[BEGIN SUPPLIED DATA]

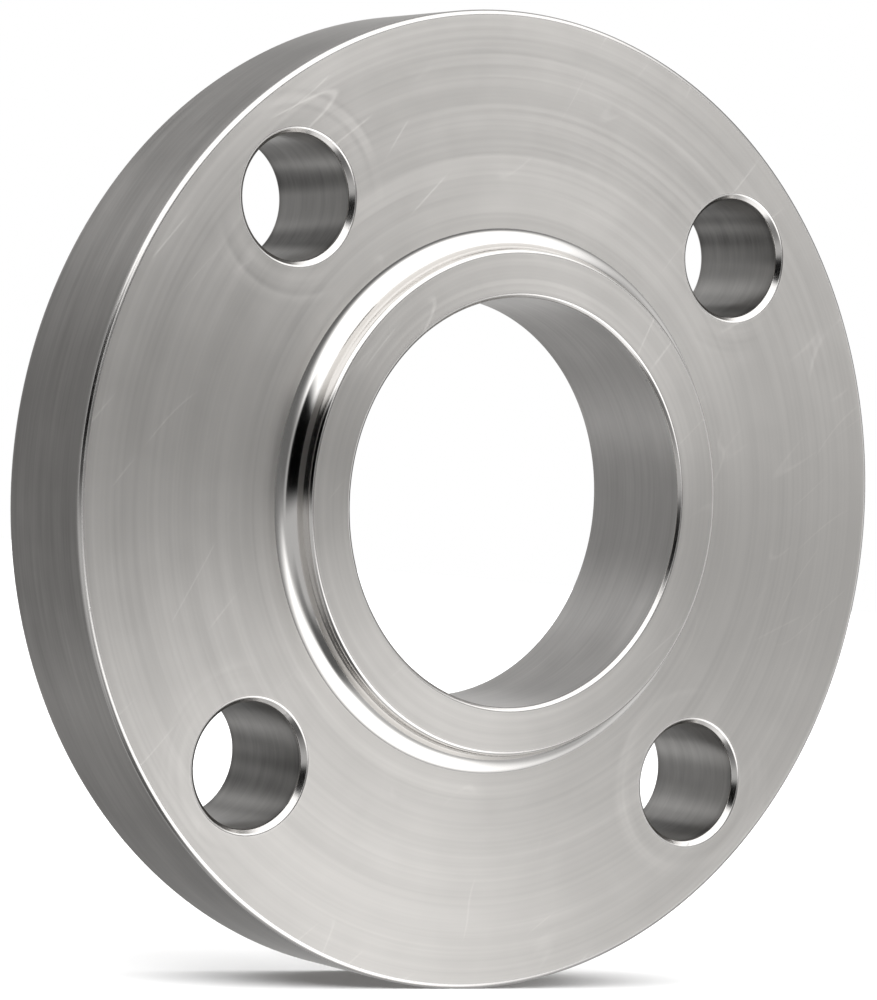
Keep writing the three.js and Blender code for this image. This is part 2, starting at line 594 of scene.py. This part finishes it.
def drilled_hole(size):
    """The bolt holes: darker, as painted shade in the recess, with faint rings from the drill and
    streaks along its way out.
    """
    steel = Steel("drilled_hole", (0.20, 0.195, 0.19), (0.70, 0.685, 0.665), 0.32, 0.28, 0.5)
    streaks = steel.smooth(steel.grooves(steel.y, 80.0 * MM, 6.0 * MM, 1.0), 0.34, 0.66)
    steel.layer(streaks, tone=0.75, rough=-0.10)
    steel.layer(steel.grooves(steel.y, 1.4 * MM, 8.0 * MM), tone=0.35, rough=0.08, height=4e-6)
    steel.layer(steel.grooves(steel.y, 0.5 * MM, 6.0 * MM), tone=0.25, rough=0.08, height=2e-6)
    # painted shade: a darker band on the wall just inside each mouth of the hole
    low, high = (
        steel.near(steel.y, end, 1.6 * MM)
        for end in (size["nut_y"] + size["bolt_chamfer"], size["lap_y"] - size["bolt_chamfer"])
    )
    steel.layer(steel.math("MAXIMUM", low, high), 0.0, tone=-0.25)
    return steel.finish(steel.hole_tangent())


def make_materials(size):
    """One material for each finish that make_flange names."""
    rim_ends = (size["nut_y"] + size["rim_break"], size["lap_y"] - size["rim_break"])
    bore_ends = (
        size["hub_y"] + size["bore_hub_chamfer"],
        size["lap_y"] - size["bore_lap_chamfer"],
    )
    # The rim's tints are the turned steel darkened, as painted shade for the dark surroundings
    # that the rim mirrors.
    rim_tints_with_painted_shade = (0.32, 0.31, 0.30), (0.68, 0.66, 0.64)
    # The bore's tints are the turned steel made a little lighter, as painted light.
    bore_tints_with_painted_light = (0.54, 0.525, 0.51), (0.90, 0.88, 0.86)
    return {
        "face": turned_face(size),
        "rim": turned_wall("turned_rim", *rim_tints_with_painted_shade, rim_ends, 0.5 * MM),
        "bore": turned_wall("turned_bore", *bore_tints_with_painted_light, bore_ends, 0.6 * MM),
        "hub": polished_hub(),
        "edge": broken_edge("filed_edge", 0.20),
        "chamfer": broken_edge("cut_chamfer", 0.18),
        "hole": drilled_hole(size),
    }


# ---------------------------------------------------------------- stage, light and camera


def make_stage(size):
    """A pale floor under the ring and a plain white backdrop, neither seen in the steel."""
    floor_mesh = bpy.data.meshes.new("floor")
    far, z = STAGE_REACH, -size["rim_r"]
    corners = [(-far, -far, z), (far, -far, z), (far, far, z), (-far, far, z)]
    floor_mesh.from_pydata(corners, [], [(0, 1, 2, 3)])
    floor = bpy.data.objects.new("floor", floor_mesh)
    bpy.context.scene.collection.objects.link(floor)
    material = bpy.data.materials.new("pale_floor")
    material.use_nodes = True
    shader = material.node_tree.nodes["Principled BSDF"]
    shader.inputs["Base Color"].default_value = (0.9, 0.9, 0.9, 1.0)
    shader.inputs["Roughness"].default_value = 0.8
    floor_mesh.materials.append(material)
    floor.visible_glossy = False

    dome = bpy.data.meshes.new("backdrop")
    shell = bmesh.new()
    bmesh.ops.create_uvsphere(shell, u_segments=64, v_segments=32, radius=STAGE_REACH)
    shell.to_mesh(dome)
    shell.free()
    backdrop = bpy.data.objects.new("backdrop", dome)
    bpy.context.scene.collection.objects.link(backdrop)
    material = bpy.data.materials.new("white_backdrop")
    material.use_nodes = True
    tree = material.node_tree
    tree.nodes.clear()
    glow = tree.nodes.new("ShaderNodeEmission")
    output = tree.nodes.new("ShaderNodeOutputMaterial")
    tree.links.new(glow.outputs[0], output.inputs["Surface"])
    dome.materials.append(material)
    backdrop.visible_glossy = False
    backdrop.visible_diffuse = False
    backdrop.visible_transmission = False
    backdrop.visible_shadow = False


def direction(azimuth, elevation):
    """Unit vector at an azimuth, from -Y towards +X, and an elevation, both in degrees."""
    a, e = math.radians(azimuth), math.radians(elevation)
    return Vector((math.sin(a) * math.cos(e), -math.cos(a) * math.cos(e), math.sin(e)))


class TentShader(Nodes):
    """The light tent as a world shader: a base brightness and soft cards at set directions."""

    def __init__(self, brightness):
        world = bpy.data.worlds.new("light_tent")
        bpy.context.scene.world = world
        world.use_nodes = True
        super().__init__(world.node_tree)
        self.tree.nodes.clear()
        self.way = self.add("ShaderNodeTexCoord").outputs["Generated"]
        self.value = brightness

    def dot(self, vector):
        node = self.add("ShaderNodeVectorMath", operation="DOT_PRODUCT")
        self.join(self.way, node.inputs[0])
        self.join(vector, node.inputs[1])
        return node.outputs["Value"]

    def card(self, azimuth, elevation, half_width, half_height, soft, brightness):
        """Blends the tent towards a brightness inside a soft-edged rectangle, in degrees.

        Later cards lie over earlier ones.
        """
        ahead = direction(azimuth, elevation)
        side = direction(azimuth + 90.0, 0.0)
        up = side.cross(ahead)
        if up.z < 0:
            up = -up
        forward = self.dot(ahead)
        across = self.math("ARCTAN2", self.dot(side), forward)
        lift = self.math("ARCTAN2", self.dot(up), forward)
        mask = self.smooth(forward, 0.0, 0.05)
        for angle, half in ((across, half_width), (lift, half_height)):
            outer = math.radians(half + soft)
            inner = math.radians(half - soft)
            inside = self.smooth(self.math("ABSOLUTE", angle), outer, inner)
            mask = self.math("MULTIPLY", mask, inside)
        change = self.math("SUBTRACT", brightness, self.value)
        self.value = self.math("MULTIPLY_ADD", change, mask, self.value)

    def finish(self):
        background = self.add("ShaderNodeBackground")
        output = self.add("ShaderNodeOutputWorld")
        self.join(self.value, background.inputs["Strength"])
        self.join(background.outputs[0], output.inputs["Surface"])


def make_light():
    """The tent, which the steel mirrors, and a broad sun that lights the floor."""
    tent = TentShader(0.7)
    # rear wall, with darker parts on its left, in its corners and on the right side wall, and a
    # bright backdrop between them
    tent.card(180.0, 0.0, 95.0, 85.0, 10.0, 0.55)
    tent.card(-144.0, 0.0, 25.0, 25.0, 10.0, 0.30)
    tent.card(168.0, 36.0, 18.0, 10.0, 8.0, 0.35)
    tent.card(168.0, -36.0, 18.0, 10.0, 8.0, 0.30)
    tent.card(152.0, 0.0, 16.0, 22.0, 8.0, 0.95)
    tent.card(96.0, 0.0, 20.0, 38.0, 8.0, 0.40)
    tent.card(118.0, 5.0, 13.0, 24.0, 6.0, 0.08)
    tent.card(135.0, 0.0, 11.0, 11.0, 5.0, 0.15)
    # overhead softbox with a brighter middle, and the bright table in front
    tent.card(-10.0, 60.0, 55.0, 40.0, 8.0, 2.0)
    tent.card(0.0, 36.0, 22.0, 14.0, 8.0, 2.3)
    tent.card(15.0, -40.0, 30.0, 30.0, 10.0, 2.2)
    # front wall, which the nut face mirrors: dark in its middle, bright on its right
    tent.card(10.0, 5.0, 30.0, 10.0, 8.0, 0.2)
    tent.card(60.0, 0.0, 15.0, 15.0, 10.0, 1.1)
    # camera's side: the dark front of the table, the dark floor beside it, and a dark opening
    tent.card(-45.0, -46.0, 12.0, 20.0, 8.0, 0.35)
    tent.card(-90.0, -62.0, 34.0, 14.0, 8.0, 0.15)
    tent.card(-62.0, 12.0, 34.0, 18.0, 5.0, 0.0)
    tent.finish()

    fill_data = bpy.data.lights.new("floor_fill", "SUN")
    fill_data.angle = math.radians(120.0)
    fill_data.energy = 3.0
    fill = bpy.data.objects.new("floor_fill", fill_data)
    fill.visible_glossy = False
    bpy.context.scene.collection.objects.link(fill)


def make_camera(size):
    """A long lens in front and to the left of the ring, at the height of its axis."""
    camera_data = bpy.data.cameras.new("camera")
    camera_data.lens = CAMERA_LENS_MM
    camera_data.sensor_width = CAMERA_SENSOR_MM
    camera_data.clip_start = CAMERA_NEAR
    camera_data.clip_end = CAMERA_FAR
    camera = bpy.data.objects.new("camera", camera_data)
    bpy.context.scene.collection.objects.link(camera)
    aim = Vector((0.0, size["nut_y"], 0.0)) + AIM_OFFSET
    back = direction(CAMERA_AZIMUTH, CAMERA_ELEVATION)
    camera.location = aim + back * CAMERA_DISTANCE
    facing = (-back).to_track_quat("-Z", "Y")
    roll = Euler((0.0, 0.0, math.radians(CAMERA_ROLL))).to_quaternion()
    camera.rotation_euler = (facing @ roll).to_euler()
    bpy.context.scene.camera = camera


size = measure_ring()
make_camera(size)
make_stage(size)
make_light()
bpy.context.scene.view_settings.view_transform = "Standard"

flange = make_flange(size, make_materials(size))
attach(flange, BODY)
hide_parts(NODE)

[END SUPPLIED DATA]

* WHAT NEEDS TO BE DONE *
Output exactly the leading lines of the data, up to and including the line marked by "return steel.finish(steel.hole_tangent())".

* RESULT FOR THIS EXERCISE *
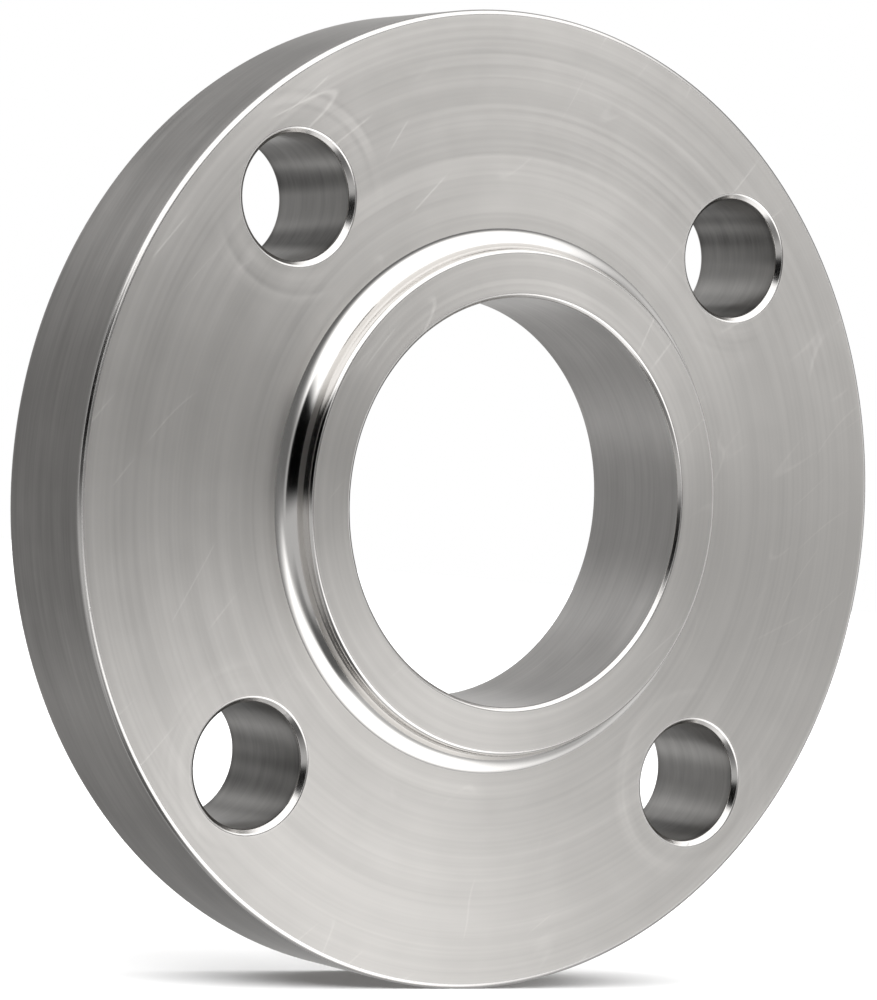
Keep writing the three.js and Blender code for this image. This is part 2, starting at line 594 of scene.py. This part finishes it.
def drilled_hole(size):
    """The bolt holes: darker, as painted shade in the recess, with faint rings from the drill and
    streaks along its way out.
    """
    steel = Steel("drilled_hole", (0.20, 0.195, 0.19), (0.70, 0.685, 0.665), 0.32, 0.28, 0.5)
    streaks = steel.smooth(steel.grooves(steel.y, 80.0 * MM, 6.0 * MM, 1.0), 0.34, 0.66)
    steel.layer(streaks, tone=0.75, rough=-0.10)
    steel.layer(steel.grooves(steel.y, 1.4 * MM, 8.0 * MM), tone=0.35, rough=0.08, height=4e-6)
    steel.layer(steel.grooves(steel.y, 0.5 * MM, 6.0 * MM), tone=0.25, rough=0.08, height=2e-6)
    # painted shade: a darker band on the wall just inside each mouth of the hole
    low, high = (
        steel.near(steel.y, end, 1.6 * MM)
        for end in (size["nut_y"] + size["bolt_chamfer"], size["lap_y"] - size["bolt_chamfer"])
    )
    steel.layer(steel.math("MAXIMUM", low, high), 0.0, tone=-0.25)
    return steel.finish(steel.hole_tangent())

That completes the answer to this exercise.